Zwischen November 2019 und Februar 2021 dokumentierten die Forscher:innen um den Primatologen Tobias Deschner und die Kognitionsbiologin Simone Pika76 Fälle an der Westküste Afrikas, in denen Menschenaffen Insekten auf ihre Wunden legten. In den meisten Fällen versorgten die Schimpansen sich selbst, aber es gab auch mehrere Fälle, in denen sie sich gegenseitig halfen.

Die Ergebnisse dieser Studie haben die Forscher:innen aus Osnabrück und Leipzig nun in der Fachzeitschrift "Current Biology" veröffentlicht.

Besonders bemerkenswert ist für die Wissenschaftler:innen das prosoziale Verhalten der Menschenaffen, die sich um verletzte Artgenossen der Gruppe kümmern. In einer Gruppe versorgten drei erwachsene Schimpansen um eine offene Wunde am Bein eines Männchens mit zerkauten Insekten - ausschließlich zum Wohl ihres Gruppenmitglieds. Derartiges Verhalten, dass das Mitgefühl in einer Gruppe von Tieren fördert, ist in der Evolutionsbiologie umstritten - da sie den "Egoismus" des Überlebens zu untergraben scheinen.

Im Gegensatz dazu ist "Selbstmedikation" mit Pflanzen- oder Pflanzenteilen unter Tieren weit verbreitet. Bei Vögeln, Bienen, Eidechsen, Elefanten und Schimpansen wurde diese Art der Heilung beobachtet. "Unsere nächsten lebenden Verwandten, die Schimpansen und Bonobos, verzehren zum Beispiel bestimmte Blätter, um sich gegen Darmparasiten zu schützen", erklärt Kognitionsbiologin Simone Pika von der Universität Osnabrück.

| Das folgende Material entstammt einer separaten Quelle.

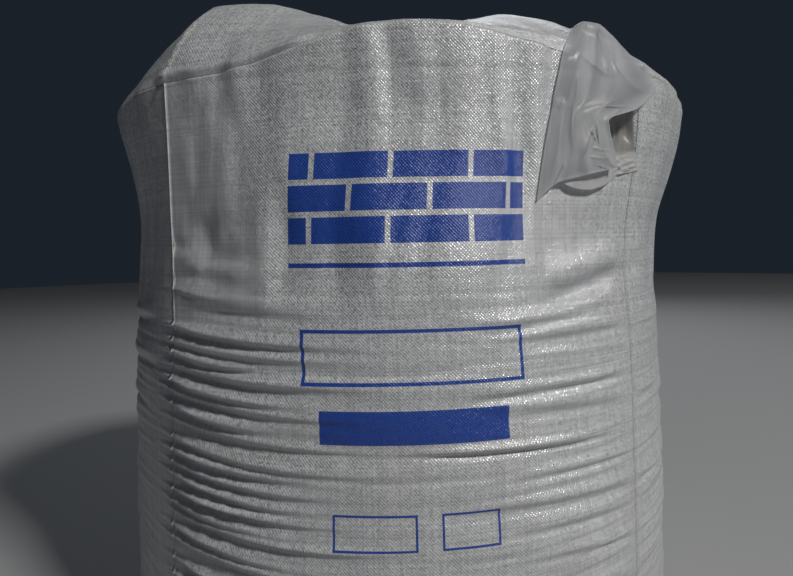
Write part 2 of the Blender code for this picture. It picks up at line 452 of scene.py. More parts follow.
@dataclass(frozen=True)
class Crescent:
    """A short stiff fold that starts in a point at a corner seam and fades along the panel."""

    height: float
    reach: float
    lift: float
    width: float
    drop: float = 0.0
    start: float = 0.0

    def lifted(self, run: Array, level: Array) -> Array:
        """Lift of the fold.

        Args:
            run: Distance along the panel from the corner seam.
            level: Height above the floor.

        Returns:
            How far each point moves outwards.
        """
        ahead = run - self.start
        share = np.clip(ahead / self.reach, 0.0, 1.0)
        grown = 0.25 + 0.75 * ease((ahead + 0.03) / 0.13)
        faded = fading(share, 0.2, 0.8)
        width = self.width * grown
        middle = self.height - self.drop * share * (2.0 - share)
        tip = bell(np.minimum(ahead, 0.0), 0.030)
        return self.lift * grown * faded * tip * roll(level - middle, width, 0.26 * width)


@dataclass(frozen=True)
class Groove:
    """A long crease with a rounded lip over it."""

    start: float
    end: float
    height: float
    rise: float
    depth: float
    width: float


@dataclass(frozen=True)
class Dent:
    """A single soft dent of the slack cloth."""

    place: float
    height: float
    wide: float
    tall: float
    tilt: float
    depth: float

    def sunk(self, girth: Array, height: Array) -> Array:
        """How far the dent takes each point inwards."""
        up = (height - self.height) / self.tall
        return self.depth * bell((girth - self.place) / self.wide + self.tilt * up, 1.0) * bell(up, 1.0)


@dataclass(frozen=True)
class Ripple:
    """A layer of smooth noise, its cells counted round the bag and per metre up the cloth."""

    seed: int
    around: int
    up: float
    lift: float
    follow: float = 0.0

    def noise(self, turn: Array, height: Array, shift: Array | float = 0.0) -> Array:
        """The bare noise, from -1 to 1."""
        return SmoothNoise(self.seed, self.around).at(turn * self.around, height * self.up + shift)

    def lifted(self, turn: Array, height: Array, shift: Array | float = 0.0) -> Array:
        """The noise at its full lift."""
        return self.lift * self.noise(turn, height, shift)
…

Die örtliche Anwendung von Insekten als Medizin im Tierreich gilt als eine neue Entdeckung. "Unsere Beobachtungen liefern den ersten Beweis dafür, dass Schimpansen regelmäßig Insekten fangen und sie auf offene Wunden auftragen", erklärt der Primatologe Tobias Deschner.

Um welche Insekten handelt es sich?

Eine weitere Frage, die die Forscher:innen interessiert, ist die Art der Insekten, die von den Schimpansen für die "Behandlung" verwendet werden. Da sich die Primaten jedoch schnell bewegen müssen, um die dunkel gefärbten Krabbeltiere aus ihrer Umgebung zu schnappen, vermuten die Autor:innen, dass sie wahrscheinlich geflügelt sind und eine Art entzündungshemmender oder antiseptischer Eigenschaften besitzen.

Die Anwendung von "Medizin" zur Heilung von Wunden eines anderen Schimpansen bestärkt die Idee, dass Menschen nicht die einzigen sind, die im Interesse eines anderen handeln können. Weitere Studien an Schimpansen könnten uns helfen zu verstehen, wie sich solche prosozialen Verhaltensweisen entwickelt haben und welchen evolutionären Nutzen sie haben könnten.

"Es ist einfach faszinierend zu sehen, dass sie uns auch nach Jahrzehnten der Forschung in der Wildnis immer noch mit unerwarteten neuen Verhaltensweisen überraschen", meint Deschner und weiter: "Unsere Studie zeigt, dass es noch viel über unsere nächsten lebenden Verwandten zu erforschen und zu entdecken gibt, und dass wir uns daher noch viel mehr für ihren Schutz in ihrem natürlichen Lebensraum einsetzen müssen."

Weitere Quellen • Current Biology, EurekAlert!